I have tried many SQL queries, but I am stumped. How can I get a table that has grouped info for a common event_id? It doesn’t have to have all the data, just one piece, such as the ‘Name’ field. I tried a subquery like this:
SELECT meta_value from wp_postmeta
WHERE meta_key='name' AND
post_id IN
(SELECT post_id FROM wp_postmeta
WHERE meta_key='event_id' AND meta_value="19");
That probably looks laughably stupid – it also doesn’t work.

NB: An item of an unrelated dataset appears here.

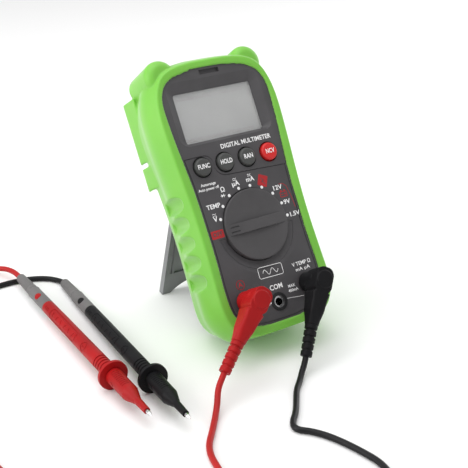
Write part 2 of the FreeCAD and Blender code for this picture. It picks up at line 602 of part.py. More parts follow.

I also tried JOIN. This seems like something that would come up a lot in WP coding, but I have searched and come up pretty much empty.
3 Answers
If I understand your question correctly, this should work:
function get_event_info($event_id = 0, $info = '' ) {
global $wpdb;
return $wpdb->get_col(
$wpdb->prepare(
"SELECT meta_value from $wpdb->postmeta WHERE
meta_key = '%s' AND post_id IN
(SELECT DISTINCT post_id FROM $wpdb->postmeta WHERE meta_key = 'event_id' AND meta_value= %s )",
$info, $event_id
)
);
}
Use this like so:
$names = get_event_info( 19 , 'Name' );
if ( ! empty($names) ) {
echo '<ul>';
foreach ($names as $name) {
echo '<li>' . $name . '</li>';
}
echo '</ul>';
}
Please be sure the second parameter is exactly the same as the meta_key
: in your example meta_key = 'Name'
but the SQL query is WHERE meta_key='name'
, case is different!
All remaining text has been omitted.